The music video format never had the audience acceptance or revenue it needed to survive. Owner Dan Johnson noted in a 1988 interview that ratings services required viewers to have a telephone to be measured, hindering their ability to report viewership for people under the age of 30. On September 21, 1987, some of the music video programming was dropped; Lowe, Buehl, and Shanks were dismissed; and WTMV added classic TV series, cartoons, talk shows, and syndicated college sports telecasts to its lineup. The new format won WTMV increased interest from local cable systems, some of which did not previously offer channel 32 in their lineups. By 1988, WTMV was airing music videos nine hours a day and was the last over-the-air music video station in the country. That year, the station moved most of its operations from Lakeland, where the lease on its original studio ended, to a facility in east Hillsborough County that had once housed offices for Group W Cable. To improve its picture in Pinellas County, WTMV began being rebroadcast on a low-power TV station on channel 63 in St. Petersburg in 1991. After carrying baseball games from several team networks including the St. Louis Cardinals, Cincinnati Reds, and Toronto Blue Jays, the station became the Tampa Bay–area home of Florida Marlins baseball when the team debuted in 1993.

In the early 1990s, WTMV added programming discarded by Tampa Bay network affiliates. In addition to airing rebroadcasts of local newscasts from WTVT (channel 13), it began airing CBS's Saturday cartoons when WTVT dropped them for a newscast. From NBC affiliate WFLA-TV (channel 8), it picked up a game of the 1991 NBA Finals that WFLA preempted for a telethon; and NBC's package of Notre Dame Fighting Irish football games, which WFLA-TV discarded to air syndicated Southeastern Conference football. WTMV became Tampa Bay's affiliate of The WB when it launched on January 11, 1995.

===Hearst ownership===
On October 31, 1995, the Hearst Corporation announced it had agreed to purchase WTMV from Lakeland Public Interest Telecasters. The transaction marked Hearst's entry into Florida and was the company's first station acquisition since its purchase of Boston's WCVB-TV in 1986. The $28 million valuation shocked observers, one of whom valued it around $5 million and thought the most it would sell for was $9 million amid a hot market for TV stations. Upon taking control in June 1996, Hearst launched a comprehensive upgrade campaign which included upgraded studio equipment, an improved signal, and a new image.

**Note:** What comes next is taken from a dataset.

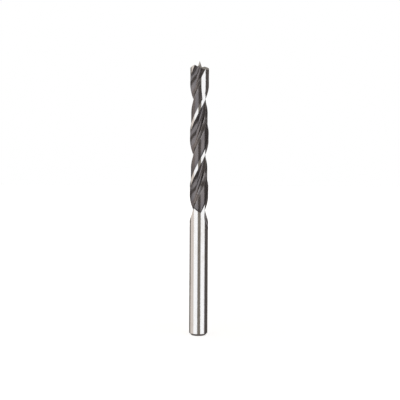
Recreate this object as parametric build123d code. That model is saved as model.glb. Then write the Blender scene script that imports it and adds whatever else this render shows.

Hearst won the bidding for the over-the-air simulcast of the Tampa Bay Buccaneers football team's September 15 game on the NFL on TNT. Days before the game, the station increased its effective radiated power to 5 million watts from a taller tower at the Mulberry site, and on September 15, the station relaunched as WWWB. Days later, WWWB and WTSP (channel 10) won a joint five-year contract to televise 51 and 14 games a season, respectively, of the expansion Tampa Bay Devil Rays baseball team beginning in 1998. By January 1998, WWWB was in discussions with the local cable news service Bay News 9 about producing a local newscast.

Less than two years after the overhaul, Hearst learned that it would lose The WB by 1999 at the latest to WTTA (channel 38). The move occurred after WTTA's owner, Sinclair Broadcast Group, paid a multi-million-dollar premium to The WB to move its affiliation in the market, a year after Sinclair had switched several of its UPN affiliates to The WB. It was the first time that network had accepted a reverse compensation payment. The switch occurred on September 1, 1999, and saw channel 32 rebrand to WMOR-TV, known as "More-TV 32", with Salty the Parrot from the Hearst-owned comic strip Popeye replacing The WB's Michigan J. Frog as the station mascot. Channel 32's new post-WB evening lineup was oriented at younger, Black viewers. By 2001, both WMOR and WTTA were struggling, tied in the ratings with a 2% all-day audience share. The Devil Rays moved their over-the-air telecasts to WXPX-TV (channel 66) in 2003. In 2004, WMOR aired the full Tampa Bay Buccaneers preseason schedule on behalf of rightsholder WFLA-TV due to conflicts with the Summer Olympics and Democratic National Convention.

The More TV brand was dropped in 2008, when the station became known as TV 32. With many viewers seeing WMOR on cable systems where it was not channel 32, the station rebranded as MOR in 2011.

==Technical information==
Since December 1, 2020, WMOR-TV is Tampa Bay's ATSC 3.0 (NextGen TV) transmitting station. Its subchannels are broadcast in ATSC 1.0 format on the signals of three other Tampa Bay stations:
===Subchannels===

Subchannels provided by WMOR-TV (ATSC 1.0)
| Subchannel | Res.Tooltip Display resolution | Short name | Programming | ATSC 1.0 host |
| 32.1 | 1080i | WMOR-TV | Main WMOR-TV programming | WFTS-TV |
| 32.2 | 480i | MeTV | MeTV | WTSP |
| 32.3 | Estrell | Estrella TV | WTVT |

WMOR-TV broadcasts from its transmitter in Riverview in 3.0 format:

Subchannels of WMOR-TV (ATSC 3.0)
| Subchannel | Res.Tooltip Display resolution | Short name | Programming |
| 8.1 | 1080p | WFLA | NBC (WFLA-TV) |
| 10.1 | WTSP | CBS (WTSP) |
| 13.1 | 720p | WTVT | Fox (WTVT) |
| 28.1 | WFTS | ABC (WFTS-TV) |
| 32.1 | 1080p | WMOR | Main WMOR-TV programming |

===Analog-to-digital conversion===
WMOR-TV ended regular programming from its Mulberry analog transmitter on June 12, 2009, as part of the digital television transition. The station's digital signal, broadcast from Riverview, remained on its pre-transition UHF channel 19 before being repacked to channel 18 in 2020.